Fernanda está sempre em contato com outras mães de crianças com TEA e sempre trocam informações, sobre os avanços de seus filhos e sobre escolas que fazem um bom trabalho com crianças especiais. Ela também alerta que achar um escola para uma criança autista não é tão simples porque cada autismo se manifesta de uma forma “nenhum autista é igual ao outro, têm filhos de amigas minhas que conseguem se destacar, tem outros que não conseguem nada assim como o meu, mas que a gente não deixa de lutar e lutar pelos direitos deles”. Davi, por exemplo, que já tem 8 anos ainda não é alfabetizado e não sabe pegar nem no lápis, mesmo tendo passado por duas escolas.
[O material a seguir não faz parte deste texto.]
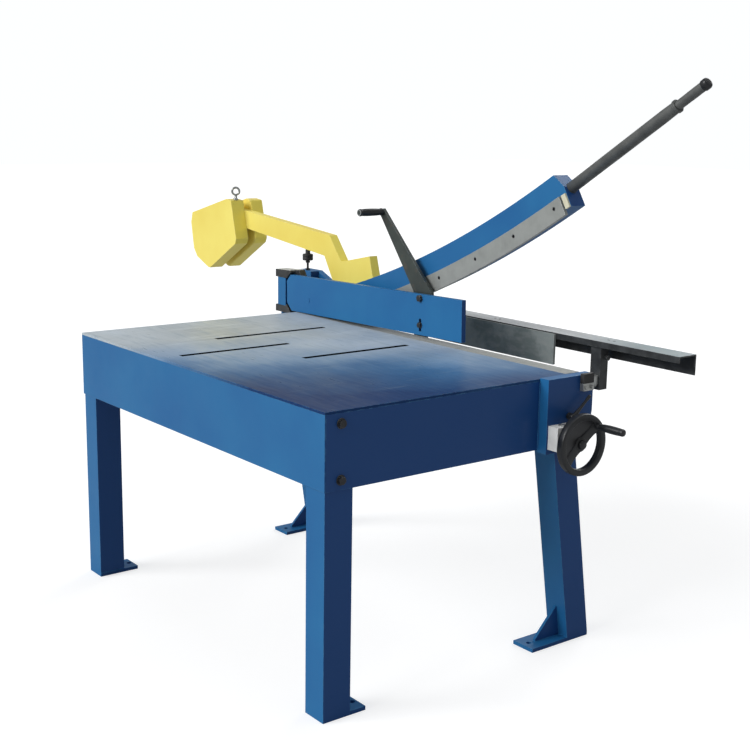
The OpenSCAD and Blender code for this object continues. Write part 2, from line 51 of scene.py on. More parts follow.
# Camera at the photograph's viewing angle
YAW, PITCH, ROLL = (math.radians(angle) for angle in (52.211, 11.547, 0.885))
CAMERA_AT = (2.6938, -1.8841, 1.3229)
LENS_MM = 59.91
SENSOR_MM = 36

# Landmarks on the part that the looks follow, in metres
SKIRT_INSIDE_X = 0.59
SKIRT_INSIDE_Y = -0.385
GAUGE_TOP_Z = (0.7441, 0.7447)
GAUGE_SHADE_X = (0.30, 0.55)

# Looks: linear colours
BLUE = (0.020, 0.150, 0.345)
BLUE_DEEP = (0.016, 0.120, 0.310)
# Painted shade: the blue on faces that look along +X
BLUE_PAINTED_SHADE = (0.012, 0.060, 0.205)
# Paler edges of the blue: partly wear, partly a painted highlight
BLUE_WEAR_AND_HIGHLIGHT = (0.075, 0.230, 0.420)
YELLOW = (0.900, 0.780, 0.190)
YELLOW_DEEP = (0.820, 0.660, 0.130)
# Painted light: the lighter yellow on faces that look along +X
YELLOW_PAINTED_SIDE_LIGHT = (0.960, 0.820, 0.150)
# Paler edges of the yellow: partly wear, partly a painted highlight
YELLOW_WEAR_AND_HIGHLIGHT = (0.900, 0.830, 0.380)
STEEL = (0.330, 0.340, 0.325)
STEEL_DARK = (0.200, 0.210, 0.205)
STEEL_BRIGHT = (0.560, 0.570, 0.560)
BLACK = (0.016, 0.017, 0.018)
BLACK_GREY = (0.045, 0.048, 0.050)
# Painted reflection on the gauge bar's top: pale and grey, with painted shade darker to the right
GAUGE_REFLECTION_PALE = (0.60, 0.62, 0.63)
GAUGE_REFLECTION_GREY = (0.46, 0.48, 0.49)
GAUGE_REFLECTION_SHADE = (0.17, 0.23, 0.25)
# Painted reflection across the table: pale and grey at the left, deep blue at the right front
TABLE_PALE_REFLECTION = (0.50, 0.56, 0.61)
TABLE_GREY_REFLECTION = (0.36, 0.40, 0.41)
TABLE_STREAK = (0.24, 0.31, 0.37)
TABLE_SHEEN = (0.58, 0.63, 0.66)
TABLE_BLUE = (0.070, 0.190, 0.370)
TABLE_DEEP_REFLECTION = (0.006, 0.034, 0.125)
TABLE_SCRATCH = (0.35, 0.42, 0.47)
# Painted shade in the table's slots
TABLE_SLOT_SHADE = (0.002, 0.002, 0.003)
LEVER_GREEN = (0.052, 0.064, 0.055)
LEVER_DARK = (0.034, 0.042, 0.039)

# Softened edges and cleaning of the carried-over CAD nodes
WELD_MM = 0.02
FLAT_DEG = 0.5
SHARP_DEG = 32
EDGE_MM_OTHERS = 0.6

# Light: what falls on the part, and what the camera sees behind it
SKY_LIGHT = 0.38
BACKDROP = 1.02
FLOOR_GLOW = 0.62
FLOOR_HALF_M = 30

# Colour sockets of a Mix node
MIX_FIRST, MIX_SECOND, MIX_RESULT = 6, 7, 2

SLOT_OF = {part["node"]: part["material_slot"] for part in frame["record"]["subparts"]}
BODY_OF = {
    node: body
    for body, nodes in frame["record"]["behaviour"]["bodies"].items()
    for node in nodes
}


# ---------------------------------------------------------------- materials


class Shader:
    """One procedural material, drawn in the part's own coordinates."""

    def __init__(self, name):
        self.material = bpy.data.materials.new(name)
        self.material.use_nodes = True
        self.tree = self.material.node_tree
        self.surface = self.tree.nodes["Principled BSDF"]
        self.place = self.node("TexCoord").outputs["Object"]

    def node(self, kind, **settings):
        made = self.tree.nodes.new("ShaderNode" + kind)
        for key, value in settings.items():
            setattr(made, key, value)
        return made

    def feed(self, socket, value):
        """Links an output to the socket, or sets a plain value or colour on it."""
        if isinstance(value, bpy.types.NodeSocket):
            self.tree.links.new(value, socket)
        elif isinstance(value, tuple) and len(value) == 3 and socket.type == "RGBA":
            socket.default_value = (*value, 1)
        else:
            socket.default_value = value

    def scaled(self, scale, stretch=(1, 1, 1)):
        """The part's own coordinates, scaled for a texture."""
        made = self.node("Mapping")
        self.feed(made.inputs["Vector"], self.place)
        self.feed(made.inputs["Scale"], tuple(scale * s for s in stretch))
        return made.outputs["Vector"]

    def noise(self, scale, stretch=(1, 1, 1), detail=4, roughness=0.55):
        made = self.node("TexNoise")
        self.feed(made.inputs["Vector"], self.scaled(scale, stretch))
        self.feed(made.inputs["Scale"], 1.0)
        self.feed(made.inputs["Detail"], detail)
        self.feed(made.inputs["Roughness"], roughness)
        return made.outputs["Fac"]

    def cells(self, scale):
        made = self.node("TexVoronoi")
        self.feed(made.inputs["Vector"], self.scaled(scale))
        self.feed(made.inputs["Scale"], 1.0)
        return made.outputs["Distance"]

    def span(self, value, low, high, start=0.0, end=1.0):
        """Maps low..high of a value to start..end, held at both ends."""
        made = self.node("MapRange")
        self.feed(made.inputs["Value"], value)
        self.feed(made.inputs["From Min"], low)
        self.feed(made.inputs["From Max"], high)
        self.feed(made.inputs["To Min"], start)
        self.feed(made.inputs["To Max"], end)
        return made.outputs["Result"]

    def calc(self, operation, first, second):
        made = self.node("Math", operation=operation)
        self.feed(made.inputs[0], first)
        self.feed(made.inputs[1], second)
        return made.outputs[0]

    def blend(self, factor, first, second):
        made = self.node("Mix", data_type="RGBA")
        self.feed(made.inputs["Factor"], factor)
        self.feed(made.inputs[MIX_FIRST], first)
        self.feed(made.inputs[MIX_SECOND], second)
        return made.outputs[MIX_RESULT]

    def axis(self, name, vector=None):
        made = self.node("SeparateXYZ")
        self.feed(made.inputs[0], vector or self.place)
        return made.outputs[name]

    def facing_up(self):
        """1 on a face that looks up, 0 on a side face."""
        return self.span(self.axis("Z", self.node("NewGeometry").outputs["Normal"]), 0.6, 0.9)

    def facing_right(self):
        """1 on a face that looks along +X, 0 on the others."""
        return self.span(self.axis("X", self.node("NewGeometry").outputs["Normal"]), 0.35, 0.75)

    def edge(self, radius_mm):
        """1 on a sharp edge, 0 on open faces, broken up by noise."""
        rounded = self.node("Bevel", samples=4)
        self.feed(rounded.inputs["Radius"], radius_mm * MM)
        turn = self.node("VectorMath", operation="DOT_PRODUCT")
        self.feed(turn.inputs[0], rounded.outputs["Normal"])
        self.feed(turn.inputs[1], self.node("NewGeometry").outputs["Normal"])
        near = self.span(turn.outputs["Value"], 0.99, 0.86)
        return self.calc("MULTIPLY", near, self.span(self.noise(60, detail=6), 0.42, 0.62))

    def bump(self, height, strength, depth_mm):
        made = self.node("Bump")
        self.feed(made.inputs["Height"], height)
        self.feed(made.inputs["Strength"], strength)
        self.feed(made.inputs["Distance"], depth_mm * MM)
        self.feed(self.surface.inputs["Normal"], made.outputs["Normal"])

    def finish(self, colour, roughness, metallic=0.0, specular=0.5):
        for name, value in (
            ("Base Color", colour),
            ("Roughness", roughness),
            ("Metallic", metallic),
            ("Specular IOR Level", specular),
        ):
            self.feed(self.surface.inputs[name], value)
        return self.material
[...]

Segundo Fernanda, ele conseguiu evoluir mais depois que começou o acompanhamento com uma psicopedagoga disponibilizada pela Casa da Esperança (órgão sem fins lucrativos que disponibiliza assistência para crianças com TEA) e diz que sem um psicopedagogo não existe inclusão porque as crianças não conseguem nenhum avanço.

Ainda sobre as escolas, Fernanda acha que falta formação à respeito do autismo, para a escola, para os professores e para as famílias, pois há um preconceito por parte dos pais das crianças neurotípicas que não conhecem nada, ou muito pouco sobre o assunto e não conseguem conviver bem com a condição dessas crianças “... nós que somos pais de crianças especiais sentimos muito na pele, é como se as nossas crianças fossem um bichinho papão ou um bichinho de sete cabeças para aquele mundo das crianças neurotípicas”, o que dificulta e muito a inclusão, pois na perspectiva de Fernanda, as crianças neurotípicas também precisam ajudar para que as crianças autistas sejam inseridas. A mãe, que faz parte de uma associação (Pintado o sete azul) em prol de crianças com TEA, diz que já se ofereceu algumas vezes para levar pessoas que entendem bem do assunto para discorrer sobre na escola “... é algo que eu sinto muita falta também, de instrução, conversas, palestras. Tanto é que sempre deixei aberto na escola que meu filho estuda que se eles quiserem, eu tenho pessoas que podem ir lá, que podem dar palestras, que podem conversar, que podem esclarecer o assunto, pra gente se sentir até mais a vontade, mais acolhida”.  

"...é como se as nossas crianças fossem um bichinho papão ou um bichinho de sete cabeças para aquele mundo das crianças neurotípicas

Fernada Sobrenome

Mãe de criança autista

Fernanda se entristece, pois sabe que assim como Davi, há muitas outras crianças que buscam por educação inclusiva e pais que esperam encontrar uma escola que atenda às suas expectativas. Existem algumas instituições que Fernanda sabe que seriam ótimas para Davi, mas é um investimento muito alto que ela lamenta por não poder fazer agora, apesar das dificuldades que lhe são postas, ela não deixa de acreditar que ainda vai encontrar um bom lugar para seu filho, que vai conseguir fazer com que ele avance e conquiste sua independência “Mas eu continuo na luta, busco todos os dias melhoria pra ele, não me canso, sempre estou em constante aprendizado, sempre eu mesma vou, leio as coisas, tento ficar por dentro e são assim meus dias, tentando levar o melhor (para ele)”, o amor por seu filho lhe mantém em movimento.